Es ésta última, ante una realidad que se desmorona y que arrastra cuanto tuvimos, la que ahora me interesa. Se aproximan días nostálgicos, transidos de ese dolor punzante que provoca la irrecuperabilidad de nuestros viejos paraísos. Será incontenible el pensamiento lacerante que agrandará las bondades del ayer y negará los bienes, quizá pocos pero existentes, que aún poseemos. Cada cual a su manera sufrirá la tentación de evocar una y otra vez -puñal que penetra sin remedio en las entrañas del alma- lo que fue y nunca volverá a ser, de recontar obsesivamente lo que extraviamos en el camino y de sublimar el calor de hogueras que la Historia apagó.

Dicen los expertos que esa nostalgia del pasado es la de peor pronóstico. Jamás se cura porque se alimenta permanentemente de la excelencia inobjetable de una hipótesis. Mal haríamos, pues, en sucumbir a su falso e hiriente dulzor. Por el bien de nuestra propia cordura, hay que olvidar, y rápido, los años de vino y de rosas, el sol que se puso y el azul que griseó. Es momento para la valentía, para encajar, por pésimas que sean, las cartas que entran y jugarlas con la vertiginosa pasión de quien se sabe todavía vivo.

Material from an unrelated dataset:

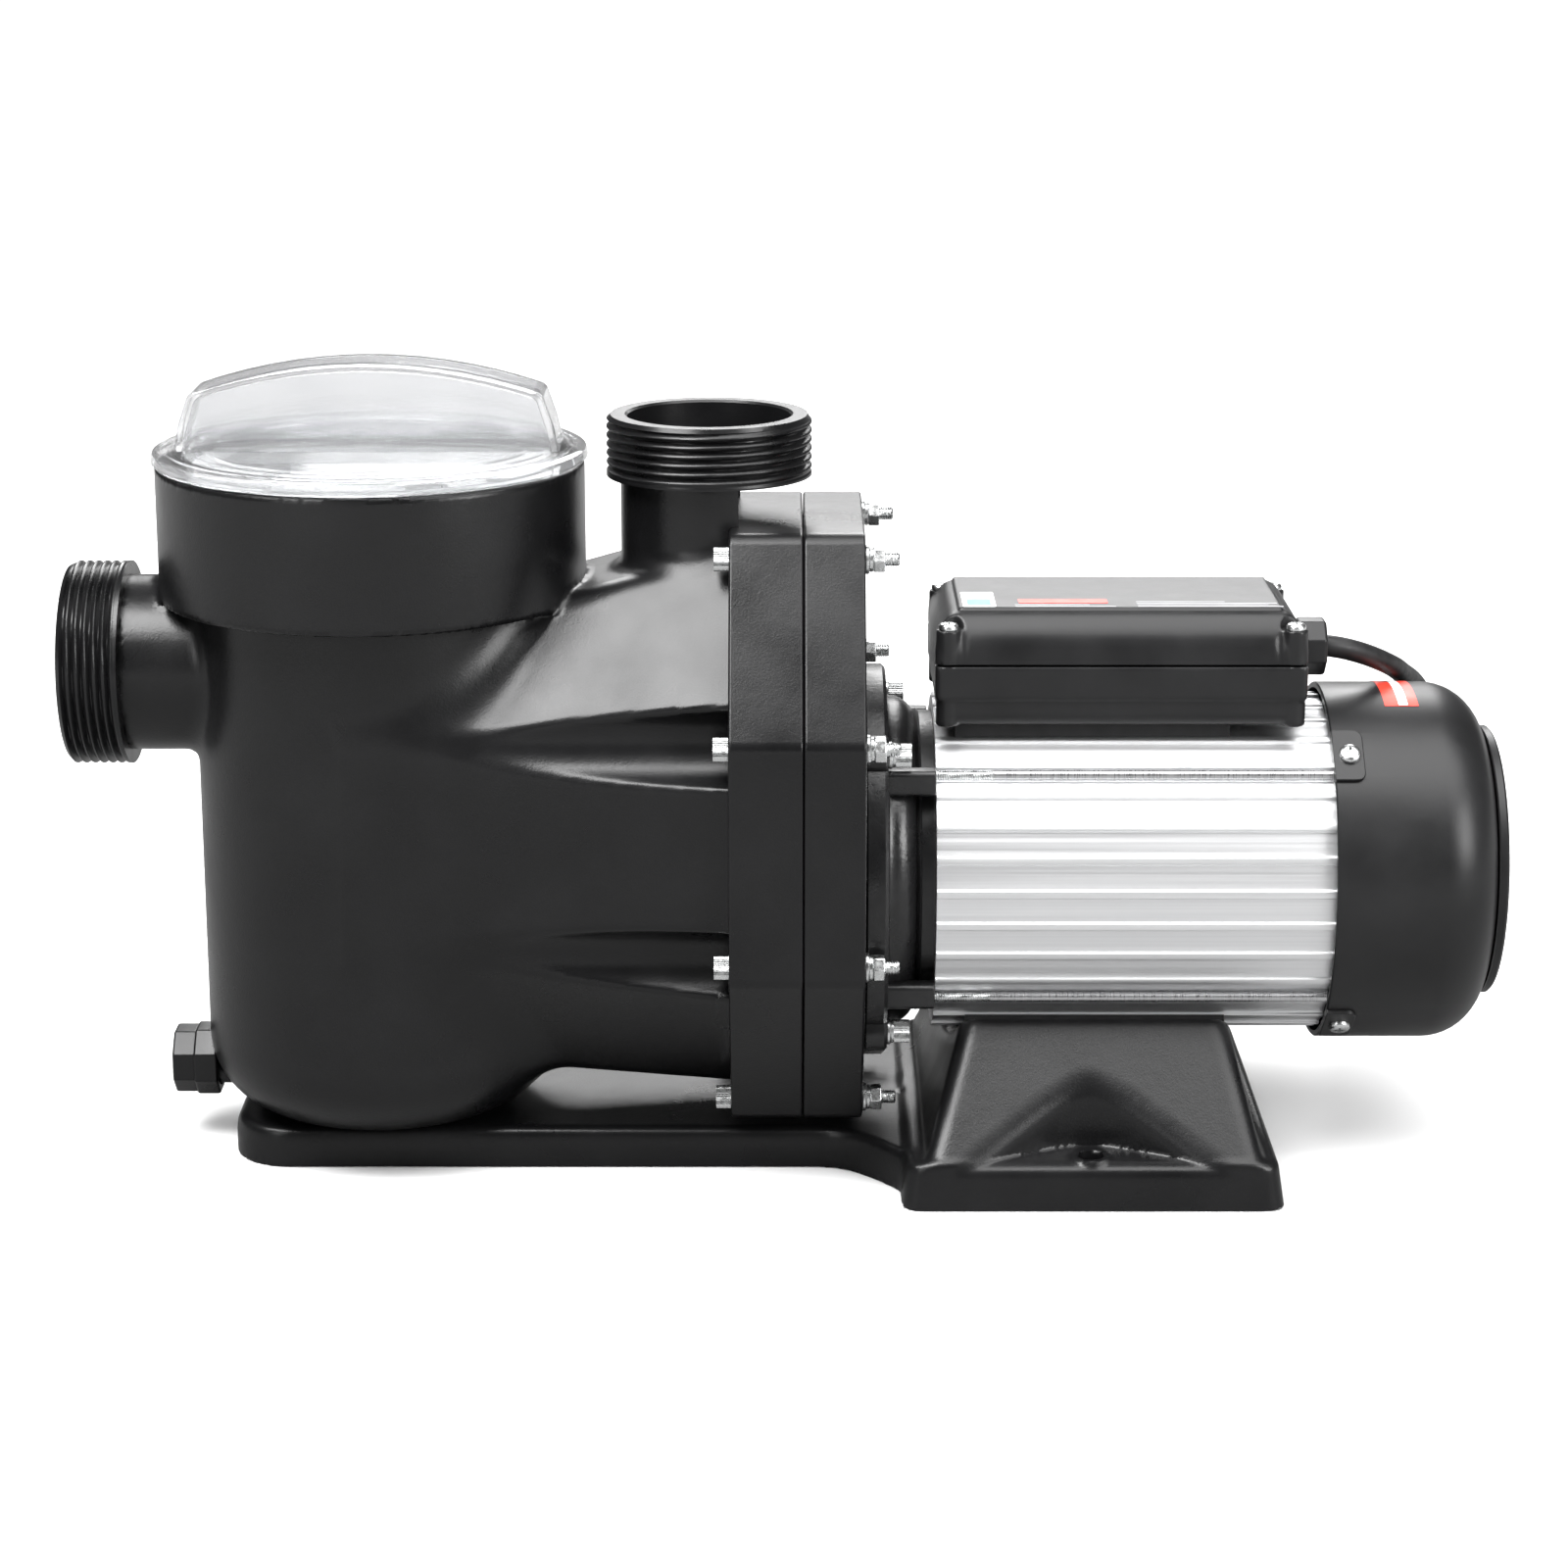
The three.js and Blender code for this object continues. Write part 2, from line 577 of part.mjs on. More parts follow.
function terminalBox() {
  const { from, to, halfWidth, bottom, floor, parting, shelf, wall, draft, step, post } = BOX;
  const outer = join(
    block([from, -halfWidth, bottom + step], [to, halfWidth, parting]),
    block([from + draft, -halfWidth + draft, bottom], [to - draft, halfWidth - draft, bottom + step + 1]),
    block([to - wall, -BOX_TONGUE, parting - 2], [to, BOX_TONGUE, shelf]),
  );
  const inner = block([from + 5, -halfWidth + 5.5, floor], [to - wall, halfWidth - 5.5, shelf + 1]);
  const posts = BOX_SCREW.xs.flatMap((x) => [-1, 1].map((side) => (
    bar(post, floor - 1, parting, { at: [x, side * BOX_SCREW.y, 0], facets: 8 }))));
  const hole = bar(GLAND.thread + GAP, to - 4, to + 1, { axis: 'x', at: [0, 0, GLAND.z], facets: 16 });
  const hollow = bar(MOTOR.radius + SADDLE.thick + 2 * GAP, from - 1, to + 1, onShaft(64));
  return cut(join(cut(outer, inner), ...posts), hole, hollow, ...boxScrewHoles(floor + 3, parting + 1));
}

// Rubber saddle between the box and the round of the motor frame.
function boxGasket() {
  const { halfWidth, top, from, to, thick } = SADDLE;
  const inner = MOTOR.radius + GAP;
  const lean = (radius, y) => THREE.MathUtils.radToDeg(Math.asin(y / radius));
  const flatEdge = Math.sqrt((inner + thick) ** 2 - (top - AXIS_Z) ** 2);
  const [low, high] = [lean(inner, halfWidth), lean(inner + thick, flatEdge)];
  return prism([
    [halfWidth, top], ...arc(0, AXIS_Z, inner + thick, 90 - high, 90 + high, 8), [-halfWidth, top],
    ...arc(0, AXIS_Z, inner, 90 + low, 90 - low, 8),
  ], from, to, 'x');
}

function boxScrewHoles(from, to) {
  return BOX_SCREW.xs.flatMap((x) => [-1, 1].map((side) => (
    bar(2.1, from, to, { at: [x, side * BOX_SCREW.y, 0], facets: 6 }))));
}

function terminalBoxLid() {
  const { from, to, halfWidth, parting, shelf, top, wall, draft, post } = BOX;
  const low = parting + GAP;
  const outer = join(
    block([from, -halfWidth, low], [to, halfWidth, shelf]),
    lofted([shelf - 1, top].map((z, i) => {
      const inset = draft * (1 + i);
      const [x0, x1, y] = [from + inset, to - inset, BOX_LID_PANEL + 4 - 4 * i];
      return [[x0, -y, z], [x1, -y, z], [x1, y, z], [x0, y, z]];
    })),
  );
  const inner = block([from + wall, -halfWidth + wall, low - 1], [to - wall, halfWidth - wall, shelf - wall]);
  const bosses = BOX_SCREW.xs.flatMap((x) => [-1, 1].map((side) => (
    bar(post, low, shelf - 1, { at: [x, side * BOX_SCREW.y, 0], facets: 8 }))));
  const notch = block([to - wall - GAP, -BOX_TONGUE - GAP, low - 1], [to + 1, BOX_TONGUE + GAP, shelf + GAP]);
  return cut(join(cut(outer, inner), ...bosses), notch, ...boxScrewHoles(low - 1, shelf + 1));
}

function boxScrew(x, side) {
  const axis = { at: [x, side * BOX_SCREW.y, 0], facets: 8 };
  return join(bar(1.7, 210, BOX.shelf + 1, axis), bar(4, BOX.shelf + GAP, BOX.shelf + 2.8, axis));
}

function glandNut() {
  return polygonAlongX(GLAND.radius, 8, BOX.to + GAP, GLAND.face, [0, GLAND.z], Math.PI / 8);
}

function glandBody() {
  const axis = { axis: 'x', at: [0, 0, GLAND.z], facets: 16 };
  return join(
    bar(GLAND.thread, BOX.to - 10, BOX.to, axis), bar(13, BOX.to - 7, BOX.to - BOX.wall - GAP, axis),
  );
}

// The cord leaves the gland level, droops over the far shoulder of the fan cover, hangs down behind the
// motor and runs along the floor to its coil.
const cordRoute = [
  [GLAND.face + 1.3, 0, GLAND.z], [241.2, 0.9, 222], [248.1, 3.2, 219.9], [255.1, 6.8, 217],
  [262.4, 13.2, 212.9], [269.1, 23.6, 207.9], [275, 38, 201.8], [281.7, 52.6, 195.2],
  [288.6, 66, 185.8], [293, 77.2, 172.2], [293.7, 85.5, 154.5], [291.3, 90, 134.8],
  [286.6, 92.7, 115.3], [281.6, 96.1, 96.5], [278.3, 101, 78.4], [274.9, 107.6, 61.4],
  [271.8, 116.8, 45.6], [268.9, 129, 31.8], [265.8, 144, 20.4], [261.6, 161, 12], [255.4, 178.4, 7.1],
  [246.6, 195, CORD.floor + 0.3], [234.6, 208.8, CORD.floor], [219.4, 219.2, CORD.floor],
  [202.4, 225.8, CORD.floor], [184, PLUG.y, CORD.floor],
];

function powerCord() {
  const path = new THREE.CatmullRomCurve3(cordRoute.map((place) => vector(...place)), false, 'centripetal');
  const section = new THREE.Shape(polygon(CORD.diameter / 2, 8).map(([u, v]) => new THREE.Vector2(u, v)));
  return solid(new THREE.ExtrudeGeometry(section, { steps: 24, extrudePath: path, bevelEnabled: false }));
}

function cordCoil() {
  return ring(COIL.inner, COIL.outer, 0, COIL.height, { at: [COIL.x, COIL.y, 0], facets: INNER_ROUND });
}

function plug() {
  const { x, y, length, width, height } = PLUG;
  const body = lofted([[x, 0.3], [x - 18, 0.5], [x - 26, 0.95], [x - length, 1]].map(([station, share]) => {
    const [half, tall] = [width / 2 * share, height * (0.35 + 0.65 * share)];
    return [
      [station, y - half, 0], [station, y + half, 0], [station, y + half, tall], [station, y - half, tall],
    ];
  }));
  const pins = [[-7, 12], [7, 12], [0, 5]].map(([side, z]) => (
    block([x - length - 18, y + side - 2, z - 2], [x - length + 1, y + side + 2, z + 2])));
  return join(body, ...pins);
}

// ---------------------------------------------------------------- base

const rectangle = (x0, x1, half, z) => [[x0, -half, z], [x1, -half, z], [x1, half, z], [x0, half, z]];

function baseTongue() {
  const { tongueEnd, tongueHalf, endRadius, footFrom, footHalf, tongueTop } = BASE;
  const left = tongueEnd + endRadius;
  const inner = tongueHalf - endRadius;
  const flare = (side) => [0, 0.33, 0.67, 1].map((share) => [
    footFrom + 6 - 44 * (1 - share), side * (tongueHalf + (footHalf - 4 - tongueHalf) * share ** 2.4),
  ]);
  return prism([
    ...arc(left, -inner, endRadius, 180, 270, 6), ...flare(-1), ...flare(1).reverse(),
    ...arc(left, inner, endRadius, 90, 180, 6),
  ], 0, tongueTop);
}

function footPocket(side) {
  const { x, apexY, halfSpan } = ANCHOR;
  const edge = side * (BASE.footHalf + 5);
  const outline = [[x - halfSpan - 6, edge], [x + halfSpan + 6, edge], [x, side * apexY]];
  return prism(outline, BASE.footTop, 90);
}

// Ribbed underside: small open cells, deeper under the saddle.
function undersideCells() {
  const cells = [];
  for (let x = -200; x < 40; x += 44) {
    cells.push(block([x, -30, -1], [x + 38, 30, BASE.tongueTop - 6]));
  }
  for (let column = 0; column < 3; column += 1) {
    for (let row = -1; row <= 1; row += 1) {
      const [x, y] = [86 + 32 * column, 34 * row];
      cells.push(block([x, y - 14, -1], [x + 27, y + 14, row === 0 ? 40 : 36]));
    }
  }
  return cells;
}

function base() {
  const { footFrom, footTo, footHalf, footTop, draft, saddleFrom, saddleTo, saddleHalf, saddleTop } = BASE;
  const foot = lofted([
    rectangle(footFrom, footTo, footHalf, 0),
    rectangle(footFrom + draft, footTo - draft, footHalf - draft, footTop),
  ]);
  const saddle = lofted([
    rectangle(saddleFrom[0], saddleTo[0], saddleHalf[0], footTop - 1),
    rectangle(saddleFrom[1], saddleTo[1], saddleHalf[1], saddleTop),
  ]);
  const anchors = [-1, 1].map((side) => (
    bar(ANCHOR.hole, -1, footTop + 1, { at: [ANCHOR.x, side * ANCHOR.y, 0], facets: SMALL_ROUND })));
  return cut(
    join(baseTongue(), foot, saddle),
    footPocket(-1), footPocket(1),
    bar(PAD.outside + GAP, footFrom, footTo, onShaft(64)),
    ...anchors,
    ...undersideCells(),
  );
}

// Rubber saddle: an arch segment between the motor frame and the base.
function motorPad() {
  const { inside, outside, halfAngle } = PAD;
  const outline = [
    ...arc(0, AXIS_Z, outside, -90 - halfAngle, -90 + halfAngle, 12),
    ...arc(0, AXIS_Z, inside, -90 + halfAngle, -90 - halfAngle, 12),
  ];
  return prism(outline, BASE.saddleFrom[1], BASE.saddleTo[1], 'x');
}

// ---------------------------------------------------------------- assembly

const FINISH = {
  blackPlastic: [0.55, 0], aluminium: [0.35, 0.9], zinc: [0.35, 0.9], rubber: [0.8, 0], clear: [0.1, 0],
  white: [0.5, 0], steel: [0.4, 0.9], copper: [0.5, 0.6], ceramic: [0.4, 0], castIron: [0.6, 0.4],
  beige: [0.6, 0],
};
const pump = new THREE.Group();

function place(name, body, finish) {
  const [roughness, metalness] = FINISH[finish];
  const material = new THREE.MeshStandardMaterial({ color: COLORS[finish], roughness, metalness });
  const mesh = new THREE.Mesh(geometryOf(body), material);
  mesh.name = name;
  pump.add(mesh);
}

place('base', base(), 'blackPlastic');
place('motor_pad', motorPad(), 'rubber');
place('pump_housing', pumpHousing(), 'blackPlastic');
place('seal_plate', sealPlate(), 'blackPlastic');
place('housing_seal', housingSeal(), 'rubber');
place('diffuser', diffuser(), 'blackPlastic');
place('impeller', impeller(), 'blackPlastic');
place('seal_head', ring(9.2, 17, -5.6, 8, onShaft(INNER_ROUND)), 'steel');
place('seal_seat', ring(10.4, 20.6, 8.3, 19, onShaft(INNER_ROUND)), 'ceramic');
place('lid_seal', lidSeal(), 'rubber');
place('strainer_lid', strainerLid(), 'clear');
place('strainer_basket', strainerBasket(), 'white');
place('drain_cap', drainCap(), 'blackPlastic');
place('drain_gasket', drainGasket(), 'rubber');
boltPlaces.forEach((spot, i) => place(`housing_bolt_${i + 1}`, housingBolt(spot), 'zinc'));

place('front_bracket', frontBracket(), 'castIron');
place('front_bearing', bearing(9.95, 23.5, 42, 56), 'steel');
place('motor_frame', motorFrame(), 'aluminium');
place('stator_core', ring(CORE.inside, CORE.outside, CORE.from, CORE.to, onShaft(INNER_ROUND)), 'steel');
place('winding_front', winding(82, CORE.from - GAP), 'copper');
place('winding_rear', winding(CORE.to + GAP, 218), 'copper');
place('rotor_core', ring(12.3, CORE.rotor, CORE.from, CORE.to, onShaft(INNER_ROUND)), 'steel');
place('shaft', shaft(), 'steel');
place('rear_bracket', rearBracket(), 'castIron');
place('rear_bearing', bearing(8.4, 20, 246.3, 258.3), 'steel');
place('cooling_fan', coolingFan(), 'blackPlastic');
place('fan_cover', fanCover(), 'blackPlastic');
TIE_ROD.angles.forEach((angle, i) => place(`tie_rod_${i + 1}`, tieRod(angle), 'zinc'));
FLANGE_SCREW.angles.forEach((angle, i) => place(`flange_screw_${i + 1}`, flangeScrew(angle), 'zinc'));
COVER_SCREW_ANGLES.forEach((angle, i) => place(`cover_screw_${i + 1}`, coverScrew(angle), 'zinc'));

place('box_gasket', boxGasket(), 'rubber');
place('terminal_box', terminalBox(), 'blackPlastic');
place('terminal_box_lid', terminalBoxLid(), 'blackPlastic');
BOX_SCREW.xs.flatMap((x) => [-1, 1].map((side) => [x, side]))
  .forEach(([x, side], i) => place(`box_screw_${i + 1}`, boxScrew(x, side), 'zinc'));
place('capacitor', bar(15, 90, 150, { axis: 'x', at: [0, 20, 220.5], facets: 16 }), 'beige');
place('terminal_block', block([100, -32, 205.5], [150, -8, 222]), 'beige');
place('gland_body', glandBody(), 'blackPlastic');
place('gland_nut', glandNut(), 'blackPlastic');
place('power_cord', powerCord(), 'rubber');
place('cord_coil', cordCoil(), 'rubber');
place('plug', plug(), 'blackPlastic');

export default pump;
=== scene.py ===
"""Looks of the pool pump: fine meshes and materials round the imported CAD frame.

Shape numbers are in millimetres in the frame's own axes: +X to the motor fan, -X to the suction side,
+Z up, floor at z = 0. mesh_object() turns them into metres.
"""
import json
import math

import bpy
import numpy as np
from mathutils import Matrix, Vector


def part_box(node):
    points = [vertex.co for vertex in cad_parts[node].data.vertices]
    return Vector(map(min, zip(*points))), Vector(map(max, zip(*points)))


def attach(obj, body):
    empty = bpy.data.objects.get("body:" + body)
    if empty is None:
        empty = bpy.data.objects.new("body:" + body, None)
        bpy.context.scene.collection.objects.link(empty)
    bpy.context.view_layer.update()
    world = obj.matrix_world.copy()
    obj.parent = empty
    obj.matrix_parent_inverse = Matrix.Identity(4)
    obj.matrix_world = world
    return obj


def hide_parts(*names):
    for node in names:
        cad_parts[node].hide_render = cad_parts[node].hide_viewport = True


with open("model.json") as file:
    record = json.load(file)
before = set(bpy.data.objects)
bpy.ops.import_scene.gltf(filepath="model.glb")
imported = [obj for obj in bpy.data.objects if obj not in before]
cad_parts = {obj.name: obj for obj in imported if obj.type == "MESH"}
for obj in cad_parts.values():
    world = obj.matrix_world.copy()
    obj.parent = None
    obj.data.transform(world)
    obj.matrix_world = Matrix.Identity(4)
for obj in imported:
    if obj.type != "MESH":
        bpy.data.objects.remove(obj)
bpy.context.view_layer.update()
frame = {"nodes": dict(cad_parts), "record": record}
MM = 0.001
TURN = 2 * math.pi


class Span:
    """A CAD node's box in millimetres."""

    def __init__(self, node):
        low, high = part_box(node)
        (self.x0, self.y0, self.z0), (self.x1, self.y1, self.z1) = (low / MM, high / MM)
        self.x, self.y, self.z = ((low + high) / 2 / MM)


# ---------------------------------------------------------------- sizes

HOUSING, PLATE, BASE = Span("pump_housing"), Span("seal_plate"), Span("base")
LID, BASKET, SEAL = Span("strainer_lid"), Span("strainer_basket"), Span("lid_seal")
MOTOR, COVER, BRACKET = Span("motor_frame"), Span("fan_cover"), Span("front_bracket")
BOX, BOX_LID, NUT = Span("terminal_box"), Span("terminal_box_lid"), Span("gland_nut")
CAP, COIL, PLUG = Span("drain_cap"), Span("cord_coil"), Span("plug")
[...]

El futuro sigue siendo nuestro. Más allá de cantos enfermizos y paralizantes de sirenas ucrónicas, el reloj avanza. Sus manecillas, tenaz y maravillosamente palpitantes, continúan buscando un soplo de felicidad. Ni nos sirve ni nos servirá girar el rostro y mirar hacia atrás. Tampoco acurrucarnos, apenados e indolentes, en los ilusorios pliegues de una mortal melancolía. Sólo es verdadero tiempo el que nos queda. Y convendrá encararlo con la mente despierta, los fantasmas encadenados y las esperanzas -Dios proveerá- sensatamente intactas.